Variable annuities are a set of commonly offered insurance products that promise consumers a consistent income stream. In general, these products tend to become more beneficial to insurance companies and representatives who sell these products rather than consumers buying them. However, in recent years insurance companies have started to offer products that may be more consumer friendly. Throughout today’s episode, we dive deep into what variable annuities are, how they’re structured, and some of the scenarios where you might want to consider them.
[01:07] Background – How professionals in the financial planning and insurance industries view variable annuities and why there are different perspectives on the integrity of the insurance-based investment solutions.
[05:23] Annuities – Different configurations of annuities and how the returns vary according to the type of investment.
[11:23] Understanding Variable Annuities – Grant reviews what variable annuities are, how they work, and why Grant isn’t a big fan of variable annuities.
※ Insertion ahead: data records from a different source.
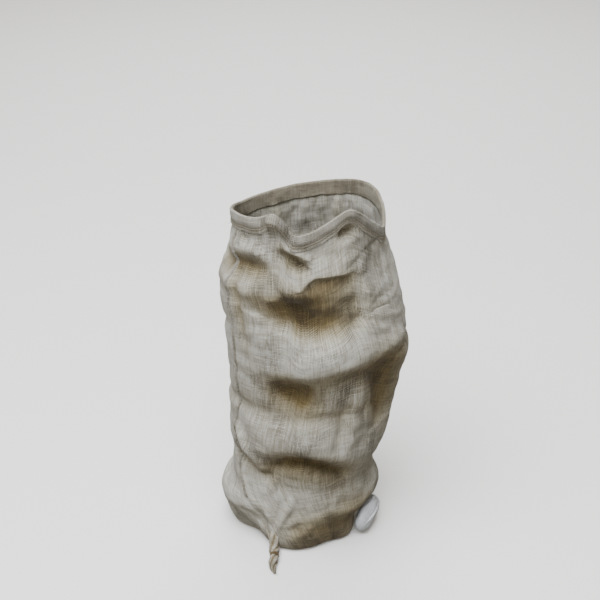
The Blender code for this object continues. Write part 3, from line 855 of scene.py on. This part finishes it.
def add_panel(name, node, first, last):
    columns = np.arange(first, last + 1)
    place = flat_place(columns * PERIMETER / COLUMNS, cloth_down[:, None], painted_shade[:, columns % COLUMNS])
    panel = sheet_piece(name, grid[:, columns % COLUMNS], place, cloth_material)
    thicken(panel, CLOTH, -1)
    for vertex in panel.data.vertices:
        vertex.co.z = max(vertex.co.z, 0)
    stand_for(panel, node)


# --- Reading the wall ---


def sample(values, row, column):
    """Values of the grid at fractional rows and columns. Columns go round."""
    row, column = np.broadcast_arrays(np.asarray(row, float), np.asarray(column, float))
    row = np.clip(row, 0, values.shape[0] - 1.001)
    r, c = np.floor(row).astype(int), np.floor(column).astype(int)
    fr, fc = (row - r)[..., None], (column - c)[..., None]
    c0, c1 = c % COLUMNS, (c + 1) % COLUMNS
    top = values[r, c0] * (1 - fc) + values[r, c1] * fc
    low = values[r + 1, c0] * (1 - fc) + values[r + 1, c1] * fc
    return top * (1 - fr) + low * fr


def row_at(depth, column):
    """The row this far down the cloth from the rim."""
    near = np.round(column).astype(int) % COLUMNS
    rows = np.arange(len(runs))
    return np.array([np.interp(d, runs[:, c], rows) for d, c in zip(depth, near)])


def frame_at(row, column):
    """Point, outward normal and directions along the rows and down the columns."""
    point = sample(grid, row, column)
    normal = unit(sample(normals, row, column))
    across = unit(sample(grid, row, column + 0.5) - sample(grid, row, column - 0.5))
    return point, normal, across, unit(np.cross(across, normal))


def read_at(at, places, values):
    """Vectors along a line, read between its places."""
    return np.stack([np.interp(at, places, values[:, k]) for k in range(3)], axis=-1)


def bow(middle, ends):
    """How far one stitch's points stand out, with its ends sunk."""
    return STITCH_RADIUS * (middle - ends * np.abs(np.linspace(-1, 1, STITCH_POINTS)) ** 3)[:, None]


# --- Mouth hem ---


def hem_edge(column):
    """How deep the turned band is here: pinched narrow at the right grip, and cut a little unevenly."""
    rim_point = sample(grid, 0, column)
    angle = np.degrees(np.arctan2(rim_point[..., 1] - MOUTH_CENTRE[1], rim_point[..., 0] - MOUTH_CENTRE[0]))
    narrow = 0.005 * hump(off_angle(angle, 303) / 9.0)
    ripple = 0.0008 * np.sin(np.radians(angle * 13)) + 0.0005 * np.sin(np.radians(angle * 31 + 40))
    return HEM_DEPTH - narrow + ripple


def add_hem(name, node, first, last):
    """The turned edge: a soft band of doubled cloth, down the inside, over the rim and down the outside."""
    columns = np.linspace(first, last, (last - first) * 3 + 1)
    edges = hem_edge(columns)
    inner, outer = -CLOTH * 1.5 - HEM_GAP, CLOTH / 2 + HEM_GAP
    middle, radius = (outer + inner) / 2, (outer - inner) / 2
    path = [(share, inner, 0.0) for share in np.linspace(1, 0, 12)[:-1]]
    for turn in np.linspace(0, math.pi, 13):
        path.append((0.0, middle - radius * math.cos(turn), radius * 1.5 * math.sin(turn)))
    path += [(share, outer, 0.0) for share in np.linspace(0, 1, 44)[1:]]
    points, cloth, travel = [], [], 0.37
    for share, offset, rise in path:
        point, normal, _, down = frame_at(row_at(share * edges, columns), columns)
        groove = 0.0
        if offset > middle:
            groove = sum(hump((share - d / HEM_DEPTH) / 0.040) for d in HEM_STITCH_DEPTHS.values())
            offset = offset + HEM_SWELL * hump((share - 0.28) / 0.26) - HEM_GROOVE * groove
        points.append(point + normal * offset - down * rise)
        travel += np.linalg.norm(points[-1] - points[-2], axis=-1).mean() if len(points) > 1 else 0.0
        # Painted shade: darker in the stitch grooves and on the inner leaf, inside the mouth
        dim = 0.55 * groove + 0.3 * (offset < middle)
        cloth.append(flat_place(columns * PERIMETER / COLUMNS, travel, dim))
    band = sheet_piece(name, points, cloth, hem_material)
    thicken(band, CLOTH, 0)
    stand_for(band, node, "mouth")


def add_hem_stitches(name, node, first, last, depth):
    """One row of separate running stitches, sunk a little into the band."""
    columns = np.linspace(first + 0.5, last - 0.5, 1200)
    point, normal, _, _ = frame_at(row_at(depth / HEM_DEPTH * hem_edge(columns), columns), columns)
    line = point + normal * (CLOTH + HEM_GAP - 0.0003)
    travel = np.append(0, np.cumsum(np.linalg.norm(np.diff(line, axis=0), axis=-1)))
    parts, start = [], 0.001
    while start + STITCH_LENGTH < travel[-1]:
        length = STITCH_LENGTH * (1 + 0.12 * math.sin(len(parts) * 2.4))
        at = np.linspace(start, start + length, STITCH_POINTS)
        out = unit(read_at(at, travel, normal))
        parts.append(tube(read_at(at, travel, line) + out * bow(1.0, 2.4), out, STITCH_RADIUS, 0.8))
        start += length + STITCH_GAP
    stand_for(parts_piece(name, parts, thread_material), node, "mouth")


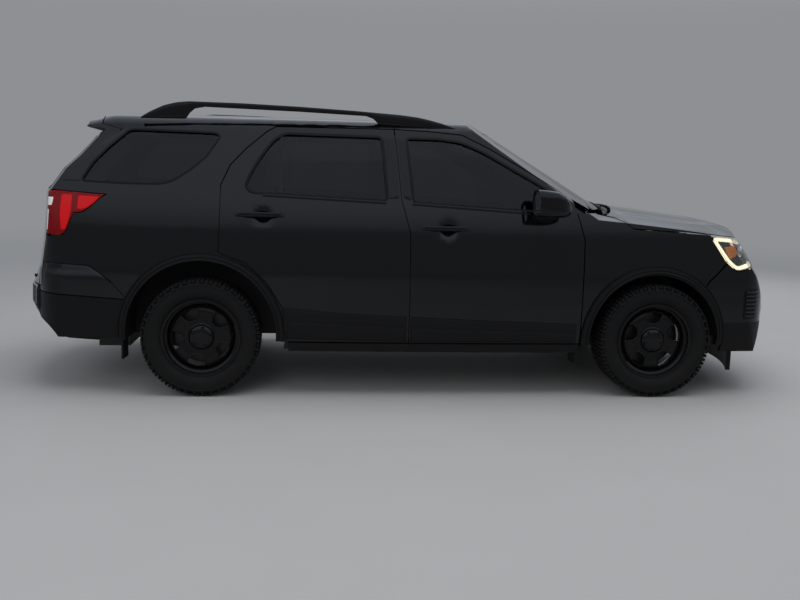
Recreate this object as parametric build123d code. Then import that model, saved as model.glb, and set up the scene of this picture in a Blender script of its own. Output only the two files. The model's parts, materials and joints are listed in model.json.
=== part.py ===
"""Police sport utility vehicle: every panel, wheel and main unit as its own solid.

Millimetres.  +X forward, +Y to the vehicle's left, +Z up, the tyres stand on Z = 0.
The model is drawn about the middle of the wheelbase; save() moves it so that the
origin is under the middle of the whole vehicle.
"""

from build123d import *
import math
import os

os.makedirs("parts", exist_ok=True)

# Overall sizes
wheelbase = 2860.0
front_overhang = 965.0
rear_overhang = 1181.0
half_width = 978.0
track = 1702.0

# Body levels and walls
sill_bottom = 283.0
door_bottom = 345.0
belt_z = 1200.0
roof_z = 1745.0
floor_z = 330.0
floor_thickness = 30.0
roof_thickness = 35.0
door_thickness = 120.0
frame_thickness = 45.0
skin = 28.0
panel_gap = 7.0
gate_gap = 9.0
gate_skin = 15.0
gate_step = 26.0
cowl_gap = 24.0
seat_gap = 0.3
door_step = 60.0
aperture_gap = 16.0
glass_thickness = 5.0
glass_depth = 9.0

# Plan curvature of the sides, nose and tail
side_radius = 24000.0
nose_radius = 1750.0
tail_radius = 2200.0
hood_crown = 4600.0
windshield_crown = 2700.0
corner_radius = 260.0
front_post_inset = 403.0
front_post_y = -637.0
rear_corner_radius = 240.0
rear_post_inset = 400.0
rear_post_y = -640.0

# Wheels
tyre_radius = 363.5
tyre_width = 245.0
rim_radius = 228.6
rim_width = 203.0
tyre_wall = 16.0
hub_bore = 35.0
wheel_bolt_circle = 57.15
brake_radius = 170.0
brake_thickness = 30.0
stub_radius = 24.0
stub_length = 115.0
front_arch_radius = 432.0
rear_arch_radius = 455.0
rear_arch_rise = 15.0
arch_trim_width = 52.0
arch_trim_proud = 22.0
liner_thickness = 8.0
well_wall = 12.0
well_inner_y = 510.0
steer_limit = 35.0
kingpin_offset = 70.0

front_axle = wheelbase / 2
rear_axle = -wheelbase / 2
nose_x = front_axle + front_overhang
tail_x = rear_axle - rear_overhang
centre_shift = (rear_overhang - front_overhang) / 2
wheel_y = track / 2
far = 4000.0


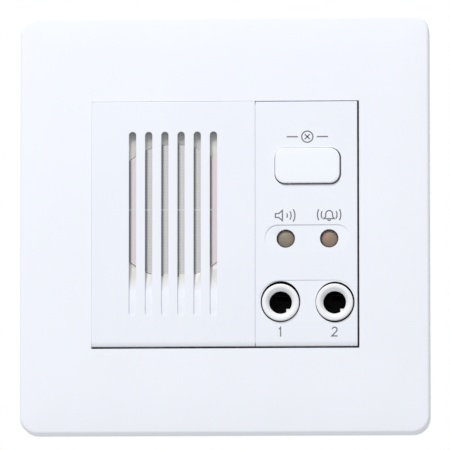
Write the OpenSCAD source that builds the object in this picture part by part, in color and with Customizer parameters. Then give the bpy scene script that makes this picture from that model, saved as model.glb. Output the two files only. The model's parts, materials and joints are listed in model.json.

[16:45] Features and Fees – Over the years, Grant has reviewed lots of annuity policies. He dives into the most common types of fees insurance companies charge their customers in exchange for various features in the policies and some of the issues associated with the fees and commissions.
[22:13] New Developments – In recent years insurance companies have started making adjustments and improvements to their products. Grant talks about some of these updates and how they address the issues from older policies.
[25:36] Reasonable Options – Grant dives into some of the scenarios where obtaining a variable annuities policy may make sense to a consumer.